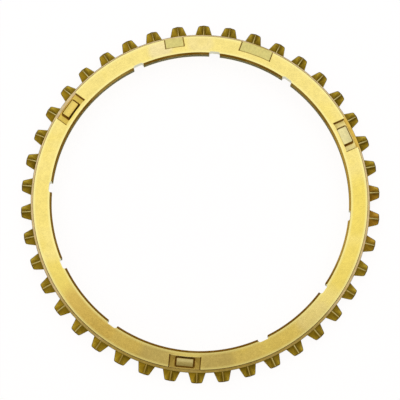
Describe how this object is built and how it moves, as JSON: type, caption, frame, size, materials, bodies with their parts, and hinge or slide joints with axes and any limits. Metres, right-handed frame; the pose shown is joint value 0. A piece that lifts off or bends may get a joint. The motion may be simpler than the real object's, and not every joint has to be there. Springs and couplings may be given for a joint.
{
  "type": "synchronizer ring",
  "caption": "Brass blocker ring with pointed teeth, open key slots, shallow notches and an oil-grooved friction cone.",
  "frame": {"origin": "on the ring's axis in the plane of the back face, which it rests on", "axes": "+Z along the ring's axis, from the gear side to the hub side; +X and +Y lie in the back face"},
  "size_m": [0.13, 0.13, 0.01],
  "materials": {
    "brass": "machined satin"
  },
  "bodies": {
    "root": {"synchronizer_ring": "brass"}
  },
  "joints": []
}
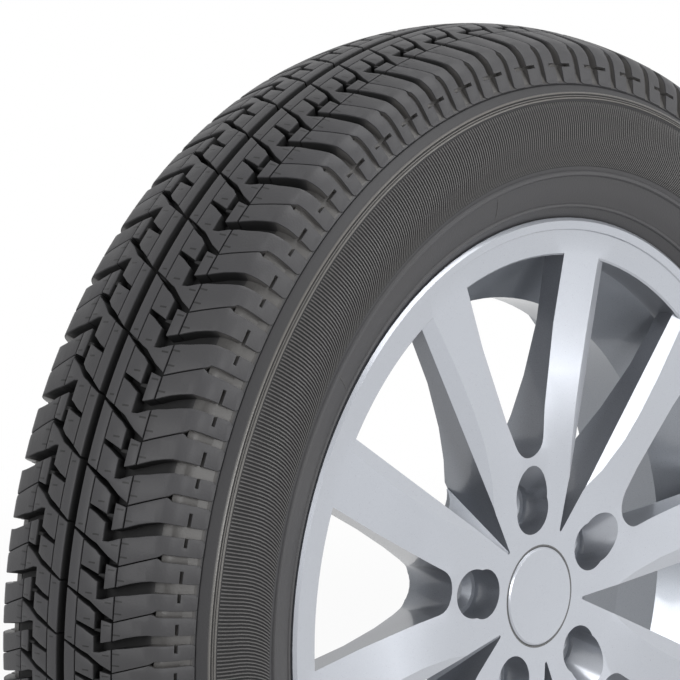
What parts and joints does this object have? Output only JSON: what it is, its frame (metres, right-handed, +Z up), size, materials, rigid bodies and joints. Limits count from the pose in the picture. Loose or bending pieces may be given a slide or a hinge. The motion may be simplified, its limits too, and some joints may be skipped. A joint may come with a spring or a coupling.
{
  "type": "summer tyre on alloy wheel",
  "caption": "Road tyre with block tread, mounted on a cast alloy wheel with paired spokes, centre cap and snap-in valve.",
  "frame": {"origin": "centre of the wheel: on the spin axis, halfway between the two rim flanges", "axes": "+Y along the spin axis towards the car, so the street side faces -Y; +Z up"},
  "size_m": [0.622, 0.145, 0.622],
  "materials": {
    "tyre_rubber": "matt black rubber",
    "silver_lacquer": "cool silver lacquer on cast aluminium",
    "cap_lacquer": "silver lacquer on plastic",
    "spring_wire": "drawn spring wire",
    "valve_rubber": "smooth black rubber",
    "brass": "turned brass",
    "cap_plastic": "moulded black plastic"
  },
  "bodies": {
    "wheel": {"tyre": "tyre_rubber", "wheel": "silver_lacquer", "centre_cap": "cap_lacquer", "cap_spring": "spring_wire", "valve_stem": "valve_rubber", "valve_tube": "brass", "valve_core": "brass"},
    "valve_pin": {"valve_pin": "brass"},
    "valve_cap": {"valve_cap": "cap_plastic"}
  },
  "joints": [
    {"name": "valve_pin_press", "type": "slide", "parent": "wheel", "child": "valve_pin", "axis": [0.0922, 0.7493, -0.6558], "range_m": [0, 0.0012], "stiffness_N_per_m": 400, "springref_m": -0.0005},
    {"name": "valve_cap_off", "type": "slide", "parent": "wheel", "child": "valve_cap", "axis": [-0.0922, -0.7493, 0.6558], "range_m": [0, 0.02]}
  ]
}
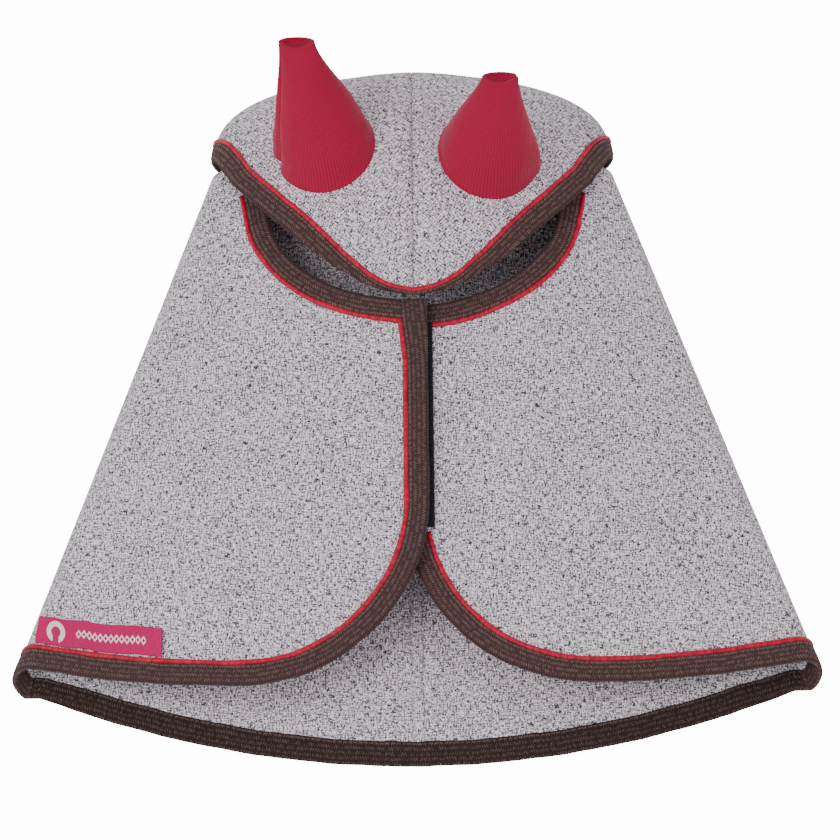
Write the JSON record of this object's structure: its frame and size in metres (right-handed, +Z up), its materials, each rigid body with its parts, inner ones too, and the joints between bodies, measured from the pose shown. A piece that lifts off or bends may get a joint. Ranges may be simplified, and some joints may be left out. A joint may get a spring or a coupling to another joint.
{
  "type": "toy horse fly sheet",
  "caption": "Hooded fly sheet for a toy horse: a laid, round-hemmed cape with lapped front flaps, bound edges, contrast piping and a hood with knitted ears.",
  "frame": {"origin": "centre of the base of the laid sheet, on the surface it lies on", "axes": "+Z up out of the front of the sheet, +Y from the hem towards the hood, +X to the right when seen from the hem end"},
  "size_m": [0.4724, 0.4419, 0.1397],
  "materials": {
    "grey_melange": "plain-woven melange canvas",
    "brown_tape": "ribbed folded binding tape",
    "red_satin": "satin piping",
    "crimson_rib": "fine rib knit",
    "navy_fastener": "hook and loop pile",
    "magenta_label": "woven label"
  },
  "bodies": {
    "cape": {"back_hem_binding": "brown_tape", "back_hem_piping": "red_satin", "back_seam_allowance": "grey_melange", "crown_seam_allowance": "grey_melange", "left_back_panel": "grey_melange", "left_hood_binding": "brown_tape", "left_hood_panel": "grey_melange", "left_hood_piping": "red_satin", "left_shoulder_binding": "brown_tape", "right_back_panel": "grey_melange", "right_hood_binding": "brown_tape", "right_hood_panel": "grey_melange", "right_hood_piping": "red_satin", "right_shoulder_binding": "brown_tape"},
    "forehead_flap": {"forehead_binding": "brown_tape", "forehead_piping": "red_satin", "forehead_seam_allowance": "grey_melange", "left_forehead_panel": "grey_melange", "right_forehead_panel": "grey_melange"},
    "left_flap": {"hook_strip": "navy_fastener", "left_front_binding": "brown_tape", "left_front_panel": "grey_melange", "left_front_piping": "red_satin", "left_neck_binding": "brown_tape", "left_neck_piping": "red_satin", "woven_label": "magenta_label"},
    "left_ear": {"left_ear": "crimson_rib"},
    "right_flap": {"loop_strip": "navy_fastener", "right_front_binding": "brown_tape", "right_front_panel": "grey_melange", "right_front_piping": "red_satin", "right_neck_binding": "brown_tape", "right_neck_piping": "red_satin"},
    "right_ear": {"right_ear": "crimson_rib"}
  },
  "joints": [
    {"name": "left_flap_hinge", "type": "hinge", "parent": "cape", "child": "left_flap", "pos_m": [-0.1626, -0.02064, 0.03413], "axis": [-0.3709, -0.9284, -0.0205], "range_deg": [0, 150]},
    {"name": "right_flap_hinge", "type": "hinge", "parent": "cape", "child": "right_flap", "pos_m": [0.1626, -0.02064, 0.03413], "axis": [-0.3709, 0.9284, 0.0205], "range_deg": [0, 120]},
    {"name": "brow_hinge", "type": "hinge", "parent": "cape", "child": "forehead_flap", "pos_m": [0, 0.11185, 0.07187], "axis": [-1, 0, 0], "range_deg": [0, 70]},
    {"name": "left_ear_bend", "type": "hinge", "parent": "cape", "child": "left_ear", "pos_m": [-0.053, 0.14885, 0.06369], "axis": [1, 0, 0], "range_deg": [-20, 20], "stiffness_Nm_per_rad": 0.05},
    {"name": "right_ear_bend", "type": "hinge", "parent": "cape", "child": "right_ear", "pos_m": [0.046, 0.14285, 0.0657], "axis": [1, 0, 0], "range_deg": [-20, 20], "stiffness_Nm_per_rad": 0.05}
  ],
  "couplings": [
    {"joint": "right_flap_hinge", "follows": "left_flap_hinge", "ratio": 0.8}
  ]
}
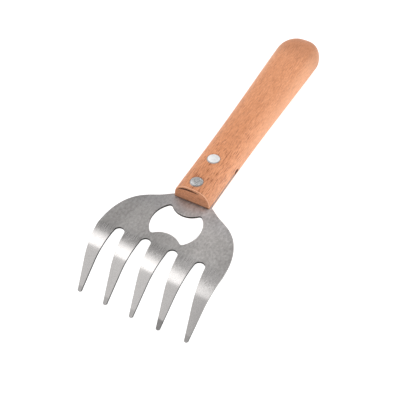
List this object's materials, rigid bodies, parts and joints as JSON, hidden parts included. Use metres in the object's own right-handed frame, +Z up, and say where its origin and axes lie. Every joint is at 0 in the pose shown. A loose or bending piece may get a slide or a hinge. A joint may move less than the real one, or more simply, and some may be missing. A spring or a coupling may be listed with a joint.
{
  "type": "claw fork with bottle opener",
  "caption": "Hand claw fork: bent steel blade with tines and a cap opener, tang riveted into a sawn wooden handle.",
  "frame": {"origin": "middle of the bounding box in plan, on the table that the tine tips and the end of the handle rest on", "axes": "+X along the handle towards the tines, +Y across the blade, +Z up from the table"},
  "size_m": [0.221, 0.075, 0.0301],
  "materials": {
    "steel": "finely brushed stainless sheet, brighter over the bend",
    "wood": "oiled close-grained hardwood with short dark pores, satin",
    "rivet": "turned and polished"
  },
  "bodies": {
    "root": {"blade": "steel", "handle": "wood", "front_rivet_post": "rivet", "front_rivet_sleeve": "rivet", "rear_rivet_post": "rivet", "rear_rivet_sleeve": "rivet"}
  },
  "joints": []
}
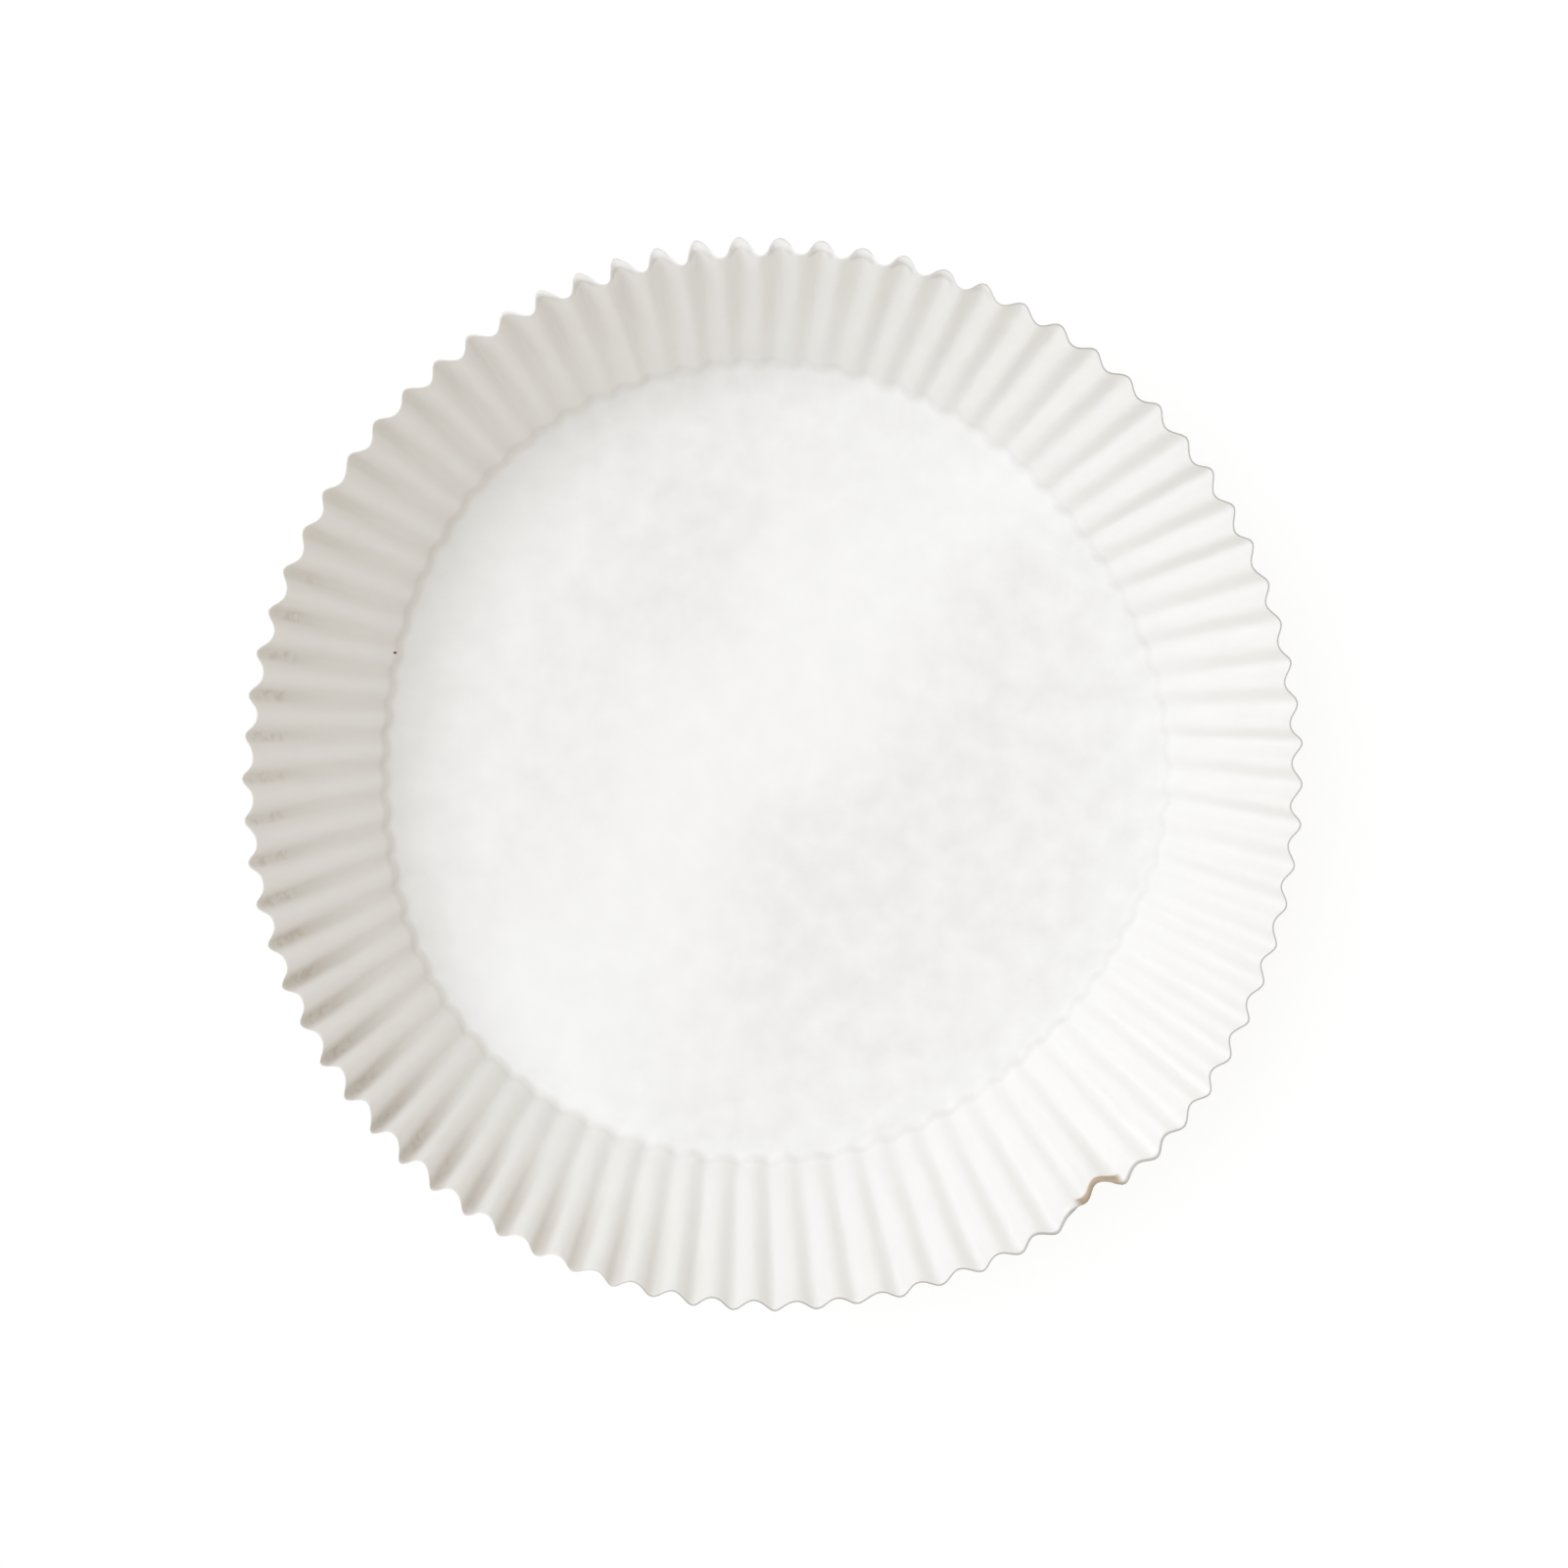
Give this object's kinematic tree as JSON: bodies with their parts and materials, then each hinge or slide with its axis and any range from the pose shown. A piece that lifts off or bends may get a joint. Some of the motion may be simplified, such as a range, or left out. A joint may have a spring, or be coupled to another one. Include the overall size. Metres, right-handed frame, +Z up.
{
  "type": "steamer paper liner",
  "caption": "Round parchment paper liner for a steamer basket: a flat base with a flaring fluted wall, pressed from one sheet.",
  "frame": {"origin": "on the surface the liner stands on, under the middle of its round base", "axes": "+Z up out of the cup's mouth; +X towards the right of the picture and +Y towards its top, as seen from above"},
  "size_m": [0.1982, 0.2006, 0.0477],
  "materials": {
    "parchment": "matte"
  },
  "bodies": {
    "root": {"liner": "parchment"}
  },
  "joints": []
}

■ ■ ■ ■ ■ ■ ■

> GIVEN INSTRUCTION
Transcribe every line in the entries above, taking out only the images.

> COMPLETE OUTPUT
Describe how this object is built and how it moves, as JSON: type, caption, frame, size, materials, bodies with their parts, and hinge or slide joints with axes and any limits. Metres, right-handed frame; the pose shown is joint value 0. A piece that lifts off or bends may get a joint. The motion may be simpler than the real object's, and not every joint has to be there. Springs and couplings may be given for a joint.
{
  "type": "synchronizer ring",
  "caption": "Brass blocker ring with pointed teeth, open key slots, shallow notches and an oil-grooved friction cone.",
  "frame": {"origin": "on the ring's axis in the plane of the back face, which it rests on", "axes": "+Z along the ring's axis, from the gear side to the hub side; +X and +Y lie in the back face"},
  "size_m": [0.13, 0.13, 0.01],
  "materials": {
    "brass": "machined satin"
  },
  "bodies": {
    "root": {"synchronizer_ring": "brass"}
  },
  "joints": []
}
What parts and joints does this object have? Output only JSON: what it is, its frame (metres, right-handed, +Z up), size, materials, rigid bodies and joints. Limits count from the pose in the picture. Loose or bending pieces may be given a slide or a hinge. The motion may be simplified, its limits too, and some joints may be skipped. A joint may come with a spring or a coupling.
{
  "type": "summer tyre on alloy wheel",
  "caption": "Road tyre with block tread, mounted on a cast alloy wheel with paired spokes, centre cap and snap-in valve.",
  "frame": {"origin": "centre of the wheel: on the spin axis, halfway between the two rim flanges", "axes": "+Y along the spin axis towards the car, so the street side faces -Y; +Z up"},
  "size_m": [0.622, 0.145, 0.622],
  "materials": {
    "tyre_rubber": "matt black rubber",
    "silver_lacquer": "cool silver lacquer on cast aluminium",
    "cap_lacquer": "silver lacquer on plastic",
    "spring_wire": "drawn spring wire",
    "valve_rubber": "smooth black rubber",
    "brass": "turned brass",
    "cap_plastic": "moulded black plastic"
  },
  "bodies": {
    "wheel": {"tyre": "tyre_rubber", "wheel": "silver_lacquer", "centre_cap": "cap_lacquer", "cap_spring": "spring_wire", "valve_stem": "valve_rubber", "valve_tube": "brass", "valve_core": "brass"},
    "valve_pin": {"valve_pin": "brass"},
    "valve_cap": {"valve_cap": "cap_plastic"}
  },
  "joints": [
    {"name": "valve_pin_press", "type": "slide", "parent": "wheel", "child": "valve_pin", "axis": [0.0922, 0.7493, -0.6558], "range_m": [0, 0.0012], "stiffness_N_per_m": 400, "springref_m": -0.0005},
    {"name": "valve_cap_off", "type": "slide", "parent": "wheel", "child": "valve_cap", "axis": [-0.0922, -0.7493, 0.6558], "range_m": [0, 0.02]}
  ]
}
Write the JSON record of this object's structure: its frame and size in metres (right-handed, +Z up), its materials, each rigid body with its parts, inner ones too, and the joints between bodies, measured from the pose shown. A piece that lifts off or bends may get a joint. Ranges may be simplified, and some joints may be left out. A joint may get a spring or a coupling to another joint.
{
  "type": "toy horse fly sheet",
  "caption": "Hooded fly sheet for a toy horse: a laid, round-hemmed cape with lapped front flaps, bound edges, contrast piping and a hood with knitted ears.",
  "frame": {"origin": "centre of the base of the laid sheet, on the surface it lies on", "axes": "+Z up out of the front of the sheet, +Y from the hem towards the hood, +X to the right when seen from the hem end"},
  "size_m": [0.4724, 0.4419, 0.1397],
  "materials": {
    "grey_melange": "plain-woven melange canvas",
    "brown_tape": "ribbed folded binding tape",
    "red_satin": "satin piping",
    "crimson_rib": "fine rib knit",
    "navy_fastener": "hook and loop pile",
    "magenta_label": "woven label"
  },
  "bodies": {
    "cape": {"back_hem_binding": "brown_tape", "back_hem_piping": "red_satin", "back_seam_allowance": "grey_melange", "crown_seam_allowance": "grey_melange", "left_back_panel": "grey_melange", "left_hood_binding": "brown_tape", "left_hood_panel": "grey_melange", "left_hood_piping": "red_satin", "left_shoulder_binding": "brown_tape", "right_back_panel": "grey_melange", "right_hood_binding": "brown_tape", "right_hood_panel": "grey_melange", "right_hood_piping": "red_satin", "right_shoulder_binding": "brown_tape"},
    "forehead_flap": {"forehead_binding": "brown_tape", "forehead_piping": "red_satin", "forehead_seam_allowance": "grey_melange", "left_forehead_panel": "grey_melange", "right_forehead_panel": "grey_melange"},
    "left_flap": {"hook_strip": "navy_fastener", "left_front_binding": "brown_tape", "left_front_panel": "grey_melange", "left_front_piping": "red_satin", "left_neck_binding": "brown_tape", "left_neck_piping": "red_satin", "woven_label": "magenta_label"},
    "left_ear": {"left_ear": "crimson_rib"},
    "right_flap": {"loop_strip": "navy_fastener", "right_front_binding": "brown_tape", "right_front_panel": "grey_melange", "right_front_piping": "red_satin", "right_neck_binding": "brown_tape", "right_neck_piping": "red_satin"},
    "right_ear": {"right_ear": "crimson_rib"}
  },
  "joints": [
    {"name": "left_flap_hinge", "type": "hinge", "parent": "cape", "child": "left_flap", "pos_m": [-0.1626, -0.02064, 0.03413], "axis": [-0.3709, -0.9284, -0.0205], "range_deg": [0, 150]},
    {"name": "right_flap_hinge", "type": "hinge", "parent": "cape", "child": "right_flap", "pos_m": [0.1626, -0.02064, 0.03413], "axis": [-0.3709, 0.9284, 0.0205], "range_deg": [0, 120]},
    {"name": "brow_hinge", "type": "hinge", "parent": "cape", "child": "forehead_flap", "pos_m": [0, 0.11185, 0.07187], "axis": [-1, 0, 0], "range_deg": [0, 70]},
    {"name": "left_ear_bend", "type": "hinge", "parent": "cape", "child": "left_ear", "pos_m": [-0.053, 0.14885, 0.06369], "axis": [1, 0, 0], "range_deg": [-20, 20], "stiffness_Nm_per_rad": 0.05},
    {"name": "right_ear_bend", "type": "hinge", "parent": "cape", "child": "right_ear", "pos_m": [0.046, 0.14285, 0.0657], "axis": [1, 0, 0], "range_deg": [-20, 20], "stiffness_Nm_per_rad": 0.05}
  ],
  "couplings": [
    {"joint": "right_flap_hinge", "follows": "left_flap_hinge", "ratio": 0.8}
  ]
}
List this object's materials, rigid bodies, parts and joints as JSON, hidden parts included. Use metres in the object's own right-handed frame, +Z up, and say where its origin and axes lie. Every joint is at 0 in the pose shown. A loose or bending piece may get a slide or a hinge. A joint may move less than the real one, or more simply, and some may be missing. A spring or a coupling may be listed with a joint.
{
  "type": "claw fork with bottle opener",
  "caption": "Hand claw fork: bent steel blade with tines and a cap opener, tang riveted into a sawn wooden handle.",
  "frame": {"origin": "middle of the bounding box in plan, on the table that the tine tips and the end of the handle rest on", "axes": "+X along the handle towards the tines, +Y across the blade, +Z up from the table"},
  "size_m": [0.221, 0.075, 0.0301],
  "materials": {
    "steel": "finely brushed stainless sheet, brighter over the bend",
    "wood": "oiled close-grained hardwood with short dark pores, satin",
    "rivet": "turned and polished"
  },
  "bodies": {
    "root": {"blade": "steel", "handle": "wood", "front_rivet_post": "rivet", "front_rivet_sleeve": "rivet", "rear_rivet_post": "rivet", "rear_rivet_sleeve": "rivet"}
  },
  "joints": []
}
Give this object's kinematic tree as JSON: bodies with their parts and materials, then each hinge or slide with its axis and any range from the pose shown. A piece that lifts off or bends may get a joint. Some of the motion may be simplified, such as a range, or left out. A joint may have a spring, or be coupled to another one. Include the overall size. Metres, right-handed frame, +Z up.
{
  "type": "steamer paper liner",
  "caption": "Round parchment paper liner for a steamer basket: a flat base with a flaring fluted wall, pressed from one sheet.",
  "frame": {"origin": "on the surface the liner stands on, under the middle of its round base", "axes": "+Z up out of the cup's mouth; +X towards the right of the picture and +Y towards its top, as seen from above"},
  "size_m": [0.1982, 0.2006, 0.0477],
  "materials": {
    "parchment": "matte"
  },
  "bodies": {
    "root": {"liner": "parchment"}
  },
  "joints": []
}